Sa femme Elisabeth, incarnée par Eléonore Marguerre, se dessine d’une voix riche, ronde, perlée, non loin du chanté-parlé pour le premier acte, qui se déploie ensuite dans le tragique du deuxième acte. Dans l'exigeante lenteur de la partition, la mezzo-soprano trouve l’occasion de briller par une voix claire, cristalline et de plus en plus ornementée. Autre figure féminine de la pièce, la belle Justine, première victime des méfaits de la créature, interprétée par Hendrickje van Kerckhove sculpte une acuité vocale redoutable. La soprano dénote de la distribution par des aigus très sonores, mais teintés de fragilité et au service du rôle.
La basse Stephan Loges se partage entre les deux rôles de l’aveugle et du père (de l'enfant naguère tué par la créature de Frankenstein). Sa voix très modulée se dessine plus courte et fine dans les notes aiguës, plus tirée et expressive dans une large palette vocale de souffrance. Toutefois, la figure paternelle de l'opus est incarnée par Walton, le scientifique qui exhume la créature des glaces. Empreinte d'humanité pour le monstre, le baryton maîtrisé, déployé, doux et chaud d'Andrew Schroeder existe d’une profondeur protectrice, rassurante et constante dans le souffle long et l’intonation globale.

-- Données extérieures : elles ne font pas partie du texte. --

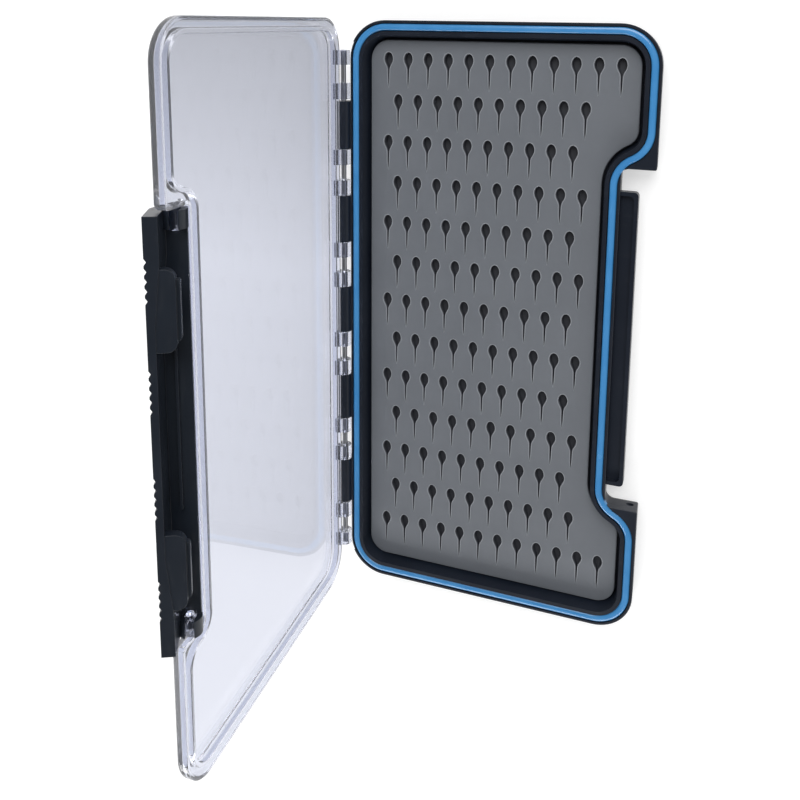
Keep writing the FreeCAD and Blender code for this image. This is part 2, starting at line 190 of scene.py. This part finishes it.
def squareLine(plan, inset):
    # the recess's end has a small outer ear arc and a small inner corner arc
    right, ear = plan["free"] - inset, max(plan["ear"] - inset, plan["leastEar"])
    inner = plan["inner"] + inset
    earArc = ((right - ear, -plan["earEnd"] - inset - ear), ear, 0, 90)
    innerArc = ((right - plan["recess"] + inner, plan["inner"] - plan["earEnd"]), inner, 270, 180)
    return boxLine(plan, inset, [earArc, innerArc])


def carried(line, plan, profile):
    # a profile of inset and height pairs, each carried round on its own line
    return np.stack([atHeight(line(plan, inset), height) for inset, height in profile])


# clear lid, made closed and then turned up about the hinge
lidShape = {
    "bottom": 8.6, "top": 12.1, "edge": 1.4, "edgePoints": 8, "panel": 1.25, "wall": 1.0, "rib": (2.8, 3.9),
    "channelGap": 0.2,  # from the channel's ceiling up to the panel
    "soft": 0.2, "fillet": 0.35, "draft": 0.12, "bendPoints": 4,
    "hinge": (-50.2, 0, 8.4), "open": 87.3,  # degrees
    "sharp": 40, "level": 0.9999,  # cosine, faces nearer to level than this are shaded flat
    "finish": "clear_plastic",
}
pegShape = {"place": (43.4, 10.0), "radius": 1.4, "start": 53.2, "end": 47.7, "bevel": 0.4,
            "firstBevelShare": 0.3, "around": 28, "sharp": 30}
loopShape = {"gap": 0.02, "sunk": 0.1, "cutReach": 1e-4, "sharp": 35}

lidTurn = math.radians(lidShape["open"])
lidHinge = np.array(lidShape["hinge"])
lidAcross = np.array((math.cos(lidTurn), 0, math.sin(lidTurn)))  # the closed lid's X axis, once it stands
lidUp = np.array((-math.sin(lidTurn), 0, math.cos(lidTurn)))  # its Z axis


def standing(points):
    # points of the closed lid turned up about the hinge: each coordinate is laid along its turned axis
    x, y, z = (points - lidHinge).T[..., None]
    return lidHinge + x * lidAcross + y * (0, 1, 0) + z * lidUp


def makeLid(shape):
    # one profile goes over the rounded edge, down the outer wall, round the channel and the rib,
    # and up to the panel; every bend is an arc of centre, radius, start and end
    soft, fillet, draft, (start, end) = shape["soft"], shape["fillet"], shape["draft"], shape["rib"]
    lip, ceiling = shape["bottom"] + soft, shape["top"] - shape["panel"] - fillet
    channel, edge = ceiling - shape["channelGap"], shape["edge"]
    overEdge = arcPoints((edge, shape["top"] - edge), edge, 90, 180, shape["edgePoints"])
    wallBends = [((soft, lip), soft, 180, 270),
                 ((shape["wall"] - soft, lip), soft, 270, 360),
                 ((shape["wall"] + draft + fillet, channel), fillet, 180, 90)]
    ribBends = [((start - draft - fillet, channel), fillet, 90, 0),
                ((start + soft, lip), soft, 180, 270),
                ((end - soft, lip), soft, 270, 360),
                ((end + draft + fillet, ceiling), fillet, 180, 90)]
    wall = np.concatenate((overEdge, arcRun(wallBends, shape["bendPoints"])))
    rib = arcRun(ribBends, shape["bendPoints"])
    skin = np.concatenate((carried(squareLine, lidPlan, wall), carried(smoothLine, lidPlan, rib)))
    points, faces = cappedGrid(skin)
    mesh = pieceMesh("clearLid", standing(points), faces, shape["sharp"])
    # level faces are shaded flat, so that only the curves are smooth
    normals = np.zeros(len(mesh.polygons) * 3)
    mesh.polygons.foreach_get("normal", normals)
    mesh.polygons.foreach_set("use_smooth", np.abs(normals.reshape(-1, 3) @ lidUp) < shape["level"])
    lid = placePiece(mesh, "lid")
    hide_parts("lid_shell")
    return lid


def makePeg(name, shape, side):
    # a round pin with a bevelled end that stands out of the lid's ear; each ring is the pin's line plus
    # a radius times cosine and sine
    turn = np.linspace(0, 2 * np.pi, shape["around"], endpoint=False)
    (x, z), radius, bevel = shape["place"], shape["radius"], shape["bevel"]
    first = bevel * shape["firstBevelShare"]
    rings = [(shape["start"], radius), (shape["end"] + bevel, radius),
             (shape["end"] + first, radius - first), (shape["end"], radius - bevel)]
    grid = np.stack([np.column_stack((x + size * np.cos(turn), np.full(len(turn), y * side),
                                      z + size * np.sin(turn))) for y, size in rings])
    points, faces = cappedGrid(grid)
    peg = placePiece(pieceMesh(name, standing(points), faces, shape["sharp"]), "lid")
    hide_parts("lid_shell")
    return peg


def makeLoops(shape):
    # the hinge loops are the node's own form, cut off just outside the lid's wall and sunk a little into it
    across = Vector(lidAcross)
    wall = Vector(lidHinge) * mm + across * (lidPlan["hinge"] - shape["gap"] - lidHinge[0]) * mm
    form = mergedForm(nodes["lid_shell"].data)
    whole = form.verts[:] + form.edges[:] + form.faces[:]
    cut = bmesh.ops.bisect_plane(form, geom=whole, dist=shape["cutReach"] * mm, plane_co=wall,
                                 plane_no=across, clear_outer=True)
    rim = [item for item in cut["geom_cut"] if isinstance(item, bmesh.types.BMEdge)]
    for vertex in {vertex for edge in rim for vertex in edge.verts}:
        vertex.co += across * shape["sunk"] * mm
    bmesh.ops.holes_fill(form, edges=rim, sides=0)
    loops = placePiece(levelMesh("lidLoops", form, shape["sharp"]), "lid")
    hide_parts("lid_shell")
    return loops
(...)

Le juge incarné par William Dazeley et sa voix de baryton, véhémente et puissante semble tirer légèrement sur les aigus, pourtant sa voix de tête, soufflée et constante correspond au rôle de défenseur, alerte et inquiet. À noter enfin la voix du chanteur Christopher Gillett, légèrement abîmée, séchée et tremblante, à la mesure du rôle d’Henry, vieux bourgeois ami du docteur Frankenstein, hautain et presqu'agressif.
Outre les chanteurs solistes, les Chœurs de La Monnaie sous la direction de Martino Faggiani offrent à la partition de Mark Grey une homogénéité constante, se faisant les témoins modernes de cette histoire monstrueuse. L’opéra se vitalise comme son sujet, mystique et réflexif : il met en scène et en musique la question de la création moderne.